===== Data for this exercise =====

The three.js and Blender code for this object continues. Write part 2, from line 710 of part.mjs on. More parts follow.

=====
===== Data for this exercise =====

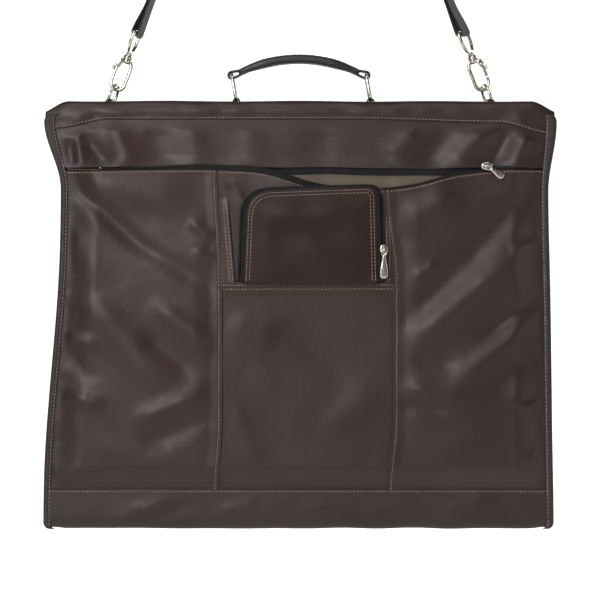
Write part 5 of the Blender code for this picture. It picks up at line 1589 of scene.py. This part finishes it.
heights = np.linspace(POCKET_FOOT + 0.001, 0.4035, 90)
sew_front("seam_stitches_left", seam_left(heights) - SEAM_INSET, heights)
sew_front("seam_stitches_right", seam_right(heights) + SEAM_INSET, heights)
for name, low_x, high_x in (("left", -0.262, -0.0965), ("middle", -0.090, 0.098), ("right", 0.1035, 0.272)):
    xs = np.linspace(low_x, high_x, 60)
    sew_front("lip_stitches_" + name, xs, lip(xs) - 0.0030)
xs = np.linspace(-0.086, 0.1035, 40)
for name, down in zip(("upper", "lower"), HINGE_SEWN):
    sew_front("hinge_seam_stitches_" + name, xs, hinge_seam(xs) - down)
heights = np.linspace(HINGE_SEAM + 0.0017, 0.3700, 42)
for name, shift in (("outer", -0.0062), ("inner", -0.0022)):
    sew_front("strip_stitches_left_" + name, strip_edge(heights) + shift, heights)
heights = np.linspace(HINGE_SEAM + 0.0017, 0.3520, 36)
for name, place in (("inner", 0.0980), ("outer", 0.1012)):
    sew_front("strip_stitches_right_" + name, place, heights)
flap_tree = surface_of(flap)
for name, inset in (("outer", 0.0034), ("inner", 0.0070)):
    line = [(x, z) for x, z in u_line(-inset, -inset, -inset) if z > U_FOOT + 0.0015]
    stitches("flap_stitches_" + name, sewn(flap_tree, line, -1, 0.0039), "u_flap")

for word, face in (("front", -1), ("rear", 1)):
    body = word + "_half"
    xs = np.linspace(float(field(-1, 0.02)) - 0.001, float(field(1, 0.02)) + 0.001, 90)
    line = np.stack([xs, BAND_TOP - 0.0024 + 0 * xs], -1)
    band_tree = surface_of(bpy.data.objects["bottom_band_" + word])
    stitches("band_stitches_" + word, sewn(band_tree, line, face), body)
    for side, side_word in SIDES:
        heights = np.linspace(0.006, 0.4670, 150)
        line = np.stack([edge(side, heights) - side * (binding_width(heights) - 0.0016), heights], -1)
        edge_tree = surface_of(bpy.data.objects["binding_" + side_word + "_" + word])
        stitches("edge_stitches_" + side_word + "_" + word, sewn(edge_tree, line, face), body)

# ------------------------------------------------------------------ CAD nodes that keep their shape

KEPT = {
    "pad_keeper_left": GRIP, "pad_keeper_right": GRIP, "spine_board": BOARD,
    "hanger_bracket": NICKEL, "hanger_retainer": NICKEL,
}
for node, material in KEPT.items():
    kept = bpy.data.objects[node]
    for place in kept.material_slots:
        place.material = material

=====
===== Data for this exercise =====

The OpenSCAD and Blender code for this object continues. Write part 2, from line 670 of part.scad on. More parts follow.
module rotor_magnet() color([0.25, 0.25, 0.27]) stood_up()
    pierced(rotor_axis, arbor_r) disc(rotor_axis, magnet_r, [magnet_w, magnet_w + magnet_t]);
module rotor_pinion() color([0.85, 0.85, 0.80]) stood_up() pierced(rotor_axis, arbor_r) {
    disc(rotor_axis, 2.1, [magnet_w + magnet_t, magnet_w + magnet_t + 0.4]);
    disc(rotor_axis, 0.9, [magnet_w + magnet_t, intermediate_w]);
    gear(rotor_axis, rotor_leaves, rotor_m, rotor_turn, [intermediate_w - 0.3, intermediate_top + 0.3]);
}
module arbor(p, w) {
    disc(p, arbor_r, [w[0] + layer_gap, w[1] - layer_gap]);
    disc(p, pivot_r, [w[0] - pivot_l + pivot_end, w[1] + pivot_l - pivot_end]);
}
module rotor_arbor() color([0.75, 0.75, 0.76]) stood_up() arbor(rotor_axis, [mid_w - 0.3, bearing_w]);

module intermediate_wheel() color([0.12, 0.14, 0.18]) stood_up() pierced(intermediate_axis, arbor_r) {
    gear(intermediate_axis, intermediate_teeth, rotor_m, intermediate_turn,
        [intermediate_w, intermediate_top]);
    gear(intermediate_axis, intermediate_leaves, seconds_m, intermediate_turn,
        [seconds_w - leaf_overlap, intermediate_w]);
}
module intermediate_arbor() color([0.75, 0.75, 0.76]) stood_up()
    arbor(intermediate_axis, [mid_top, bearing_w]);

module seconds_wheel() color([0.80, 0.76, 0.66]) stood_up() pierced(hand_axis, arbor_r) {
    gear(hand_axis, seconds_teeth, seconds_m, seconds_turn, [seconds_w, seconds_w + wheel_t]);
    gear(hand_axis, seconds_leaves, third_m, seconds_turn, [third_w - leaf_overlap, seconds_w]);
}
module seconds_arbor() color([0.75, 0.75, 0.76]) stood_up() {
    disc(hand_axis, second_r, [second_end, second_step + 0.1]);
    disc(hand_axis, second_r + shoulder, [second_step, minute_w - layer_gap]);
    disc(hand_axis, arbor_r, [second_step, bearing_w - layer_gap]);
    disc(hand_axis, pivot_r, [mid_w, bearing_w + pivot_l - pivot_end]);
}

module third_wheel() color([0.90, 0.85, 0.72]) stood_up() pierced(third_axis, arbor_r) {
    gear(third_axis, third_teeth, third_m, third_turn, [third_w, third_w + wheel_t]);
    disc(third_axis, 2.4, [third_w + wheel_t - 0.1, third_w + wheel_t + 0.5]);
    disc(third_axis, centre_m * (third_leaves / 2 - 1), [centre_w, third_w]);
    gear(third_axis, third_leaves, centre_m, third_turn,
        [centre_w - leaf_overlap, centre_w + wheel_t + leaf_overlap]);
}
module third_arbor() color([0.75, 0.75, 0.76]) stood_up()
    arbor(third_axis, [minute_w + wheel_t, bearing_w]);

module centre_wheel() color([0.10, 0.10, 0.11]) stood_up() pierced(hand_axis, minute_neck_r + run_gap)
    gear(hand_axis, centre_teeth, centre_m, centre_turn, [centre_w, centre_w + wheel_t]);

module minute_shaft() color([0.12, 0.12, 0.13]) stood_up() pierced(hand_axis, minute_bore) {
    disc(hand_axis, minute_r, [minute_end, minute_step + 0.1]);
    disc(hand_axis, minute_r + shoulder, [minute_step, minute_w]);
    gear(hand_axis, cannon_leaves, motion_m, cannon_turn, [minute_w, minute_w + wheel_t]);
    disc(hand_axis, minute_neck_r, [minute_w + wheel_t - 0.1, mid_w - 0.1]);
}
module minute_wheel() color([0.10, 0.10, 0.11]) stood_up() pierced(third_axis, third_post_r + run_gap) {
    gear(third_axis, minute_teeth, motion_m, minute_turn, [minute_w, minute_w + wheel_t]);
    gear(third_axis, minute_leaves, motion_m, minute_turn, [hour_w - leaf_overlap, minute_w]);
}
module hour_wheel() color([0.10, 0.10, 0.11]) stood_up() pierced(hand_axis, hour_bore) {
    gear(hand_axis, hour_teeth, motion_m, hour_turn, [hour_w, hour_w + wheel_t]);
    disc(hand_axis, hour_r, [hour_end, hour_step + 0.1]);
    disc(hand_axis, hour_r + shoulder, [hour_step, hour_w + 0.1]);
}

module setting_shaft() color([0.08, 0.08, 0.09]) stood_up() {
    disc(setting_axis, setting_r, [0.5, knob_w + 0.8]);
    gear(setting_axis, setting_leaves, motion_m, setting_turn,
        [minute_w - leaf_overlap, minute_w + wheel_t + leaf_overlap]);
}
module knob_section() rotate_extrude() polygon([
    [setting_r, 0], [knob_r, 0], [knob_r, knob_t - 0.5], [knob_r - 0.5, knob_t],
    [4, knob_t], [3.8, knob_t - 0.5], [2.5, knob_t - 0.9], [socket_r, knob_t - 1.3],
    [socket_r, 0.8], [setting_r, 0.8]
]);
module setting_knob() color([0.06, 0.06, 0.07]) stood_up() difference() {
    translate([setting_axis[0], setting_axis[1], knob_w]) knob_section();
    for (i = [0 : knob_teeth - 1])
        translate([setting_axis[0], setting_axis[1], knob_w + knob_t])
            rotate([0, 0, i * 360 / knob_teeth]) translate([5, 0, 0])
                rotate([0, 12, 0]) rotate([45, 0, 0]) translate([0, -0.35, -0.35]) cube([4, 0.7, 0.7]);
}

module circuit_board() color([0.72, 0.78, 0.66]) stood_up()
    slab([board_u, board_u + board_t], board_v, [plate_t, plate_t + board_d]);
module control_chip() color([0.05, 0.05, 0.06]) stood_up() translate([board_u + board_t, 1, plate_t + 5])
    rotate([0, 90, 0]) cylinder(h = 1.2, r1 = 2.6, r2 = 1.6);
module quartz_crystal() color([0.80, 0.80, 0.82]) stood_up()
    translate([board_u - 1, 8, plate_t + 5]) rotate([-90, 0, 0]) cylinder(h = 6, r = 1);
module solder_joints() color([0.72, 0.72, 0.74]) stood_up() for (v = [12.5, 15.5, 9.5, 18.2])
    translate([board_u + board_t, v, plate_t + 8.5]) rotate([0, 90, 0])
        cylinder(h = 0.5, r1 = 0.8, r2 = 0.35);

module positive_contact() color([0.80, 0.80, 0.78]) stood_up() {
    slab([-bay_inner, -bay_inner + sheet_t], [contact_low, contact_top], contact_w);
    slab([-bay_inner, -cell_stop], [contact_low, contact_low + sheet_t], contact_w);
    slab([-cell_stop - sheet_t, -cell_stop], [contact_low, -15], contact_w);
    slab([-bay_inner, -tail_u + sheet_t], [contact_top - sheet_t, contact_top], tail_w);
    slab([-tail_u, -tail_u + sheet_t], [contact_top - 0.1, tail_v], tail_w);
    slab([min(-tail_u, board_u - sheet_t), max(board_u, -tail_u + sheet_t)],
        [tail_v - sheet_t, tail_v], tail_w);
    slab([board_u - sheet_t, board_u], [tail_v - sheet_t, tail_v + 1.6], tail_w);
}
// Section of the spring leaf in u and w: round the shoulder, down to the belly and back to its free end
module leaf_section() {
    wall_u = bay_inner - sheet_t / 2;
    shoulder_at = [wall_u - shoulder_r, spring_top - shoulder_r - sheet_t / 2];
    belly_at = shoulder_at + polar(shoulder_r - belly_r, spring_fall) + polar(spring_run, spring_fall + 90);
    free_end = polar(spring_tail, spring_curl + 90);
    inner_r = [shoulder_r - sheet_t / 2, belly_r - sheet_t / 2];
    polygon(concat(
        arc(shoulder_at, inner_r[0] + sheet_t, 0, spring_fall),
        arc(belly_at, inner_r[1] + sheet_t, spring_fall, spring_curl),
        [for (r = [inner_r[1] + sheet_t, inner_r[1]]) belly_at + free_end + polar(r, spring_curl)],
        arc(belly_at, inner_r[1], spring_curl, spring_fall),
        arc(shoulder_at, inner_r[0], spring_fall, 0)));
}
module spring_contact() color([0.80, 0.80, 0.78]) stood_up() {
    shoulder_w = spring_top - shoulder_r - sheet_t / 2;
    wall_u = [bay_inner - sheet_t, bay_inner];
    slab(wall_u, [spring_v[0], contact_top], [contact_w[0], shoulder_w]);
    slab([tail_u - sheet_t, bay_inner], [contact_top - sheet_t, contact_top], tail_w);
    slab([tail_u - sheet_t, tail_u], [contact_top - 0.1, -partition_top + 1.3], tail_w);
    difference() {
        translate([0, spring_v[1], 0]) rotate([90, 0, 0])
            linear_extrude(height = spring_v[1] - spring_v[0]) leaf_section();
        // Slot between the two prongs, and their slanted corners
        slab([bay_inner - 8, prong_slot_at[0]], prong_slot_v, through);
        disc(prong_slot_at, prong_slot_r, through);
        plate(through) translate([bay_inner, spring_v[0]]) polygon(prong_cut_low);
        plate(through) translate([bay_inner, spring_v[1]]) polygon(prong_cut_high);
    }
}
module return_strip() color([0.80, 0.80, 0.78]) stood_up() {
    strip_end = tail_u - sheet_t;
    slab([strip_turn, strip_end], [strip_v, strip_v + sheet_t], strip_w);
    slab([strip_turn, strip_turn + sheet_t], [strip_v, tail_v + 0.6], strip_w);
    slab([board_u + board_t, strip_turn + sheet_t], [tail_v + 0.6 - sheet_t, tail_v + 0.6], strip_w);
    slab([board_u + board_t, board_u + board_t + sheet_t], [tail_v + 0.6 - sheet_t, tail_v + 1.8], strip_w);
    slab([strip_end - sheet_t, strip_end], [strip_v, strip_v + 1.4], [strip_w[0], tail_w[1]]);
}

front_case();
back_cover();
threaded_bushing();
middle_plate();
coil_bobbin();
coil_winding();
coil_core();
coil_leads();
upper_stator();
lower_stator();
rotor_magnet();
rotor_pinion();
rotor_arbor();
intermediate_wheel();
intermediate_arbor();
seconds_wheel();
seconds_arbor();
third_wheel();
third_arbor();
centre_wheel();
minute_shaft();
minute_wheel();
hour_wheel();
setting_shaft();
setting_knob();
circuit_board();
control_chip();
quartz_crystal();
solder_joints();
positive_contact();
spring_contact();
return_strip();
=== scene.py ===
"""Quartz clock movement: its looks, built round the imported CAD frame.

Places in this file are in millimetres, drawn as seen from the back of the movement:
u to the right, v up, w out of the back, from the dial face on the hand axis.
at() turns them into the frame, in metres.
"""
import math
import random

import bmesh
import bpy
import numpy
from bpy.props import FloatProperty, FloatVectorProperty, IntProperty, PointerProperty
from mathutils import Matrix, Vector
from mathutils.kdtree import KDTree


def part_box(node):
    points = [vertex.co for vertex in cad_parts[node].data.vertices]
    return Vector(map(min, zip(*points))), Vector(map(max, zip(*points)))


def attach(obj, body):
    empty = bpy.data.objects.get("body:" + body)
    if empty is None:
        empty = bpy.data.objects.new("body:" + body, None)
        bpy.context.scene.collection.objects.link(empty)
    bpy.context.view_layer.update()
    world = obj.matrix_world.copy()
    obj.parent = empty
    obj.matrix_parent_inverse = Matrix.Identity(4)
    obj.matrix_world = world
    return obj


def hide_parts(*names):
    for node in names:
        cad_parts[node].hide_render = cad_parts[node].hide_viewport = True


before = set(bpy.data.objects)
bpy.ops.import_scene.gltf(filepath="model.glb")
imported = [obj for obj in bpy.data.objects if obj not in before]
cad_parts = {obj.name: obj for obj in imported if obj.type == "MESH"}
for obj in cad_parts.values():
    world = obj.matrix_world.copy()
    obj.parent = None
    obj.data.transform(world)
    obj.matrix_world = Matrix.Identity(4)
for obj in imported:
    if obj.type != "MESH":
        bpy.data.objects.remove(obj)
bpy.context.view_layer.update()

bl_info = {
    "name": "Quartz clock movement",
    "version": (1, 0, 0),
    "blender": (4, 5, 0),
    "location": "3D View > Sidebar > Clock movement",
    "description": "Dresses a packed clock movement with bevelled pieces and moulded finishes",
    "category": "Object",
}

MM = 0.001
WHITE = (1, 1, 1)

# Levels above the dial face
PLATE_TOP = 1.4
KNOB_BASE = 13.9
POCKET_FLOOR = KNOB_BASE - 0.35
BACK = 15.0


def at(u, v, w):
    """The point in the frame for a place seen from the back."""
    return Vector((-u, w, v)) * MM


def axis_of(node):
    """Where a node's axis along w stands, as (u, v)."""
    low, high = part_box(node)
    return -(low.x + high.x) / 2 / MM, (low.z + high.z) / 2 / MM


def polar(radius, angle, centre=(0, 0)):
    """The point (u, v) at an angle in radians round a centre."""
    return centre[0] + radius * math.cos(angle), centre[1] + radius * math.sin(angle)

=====

Instructions for the task: Repeat, unchanged, every line from the one that contains "front_case();" to the one that contains "cad_parts[node].hide_render = cad_parts[node].hide_viewport", including both, and no other line.

Full solution:
front_case();
back_cover();
threaded_bushing();
middle_plate();
coil_bobbin();
coil_winding();
coil_core();
coil_leads();
upper_stator();
lower_stator();
rotor_magnet();
rotor_pinion();
rotor_arbor();
intermediate_wheel();
intermediate_arbor();
seconds_wheel();
seconds_arbor();
third_wheel();
third_arbor();
centre_wheel();
minute_shaft();
minute_wheel();
hour_wheel();
setting_shaft();
setting_knob();
circuit_board();
control_chip();
quartz_crystal();
solder_joints();
positive_contact();
spring_contact();
return_strip();
=== scene.py ===
"""Quartz clock movement: its looks, built round the imported CAD frame.

Places in this file are in millimetres, drawn as seen from the back of the movement:
u to the right, v up, w out of the back, from the dial face on the hand axis.
at() turns them into the frame, in metres.
"""
import math
import random

import bmesh
import bpy
import numpy
from bpy.props import FloatProperty, FloatVectorProperty, IntProperty, PointerProperty
from mathutils import Matrix, Vector
from mathutils.kdtree import KDTree


def part_box(node):
    points = [vertex.co for vertex in cad_parts[node].data.vertices]
    return Vector(map(min, zip(*points))), Vector(map(max, zip(*points)))


def attach(obj, body):
    empty = bpy.data.objects.get("body:" + body)
    if empty is None:
        empty = bpy.data.objects.new("body:" + body, None)
        bpy.context.scene.collection.objects.link(empty)
    bpy.context.view_layer.update()
    world = obj.matrix_world.copy()
    obj.parent = empty
    obj.matrix_parent_inverse = Matrix.Identity(4)
    obj.matrix_world = world
    return obj


def hide_parts(*names):
    for node in names:
        cad_parts[node].hide_render = cad_parts[node].hide_viewport = True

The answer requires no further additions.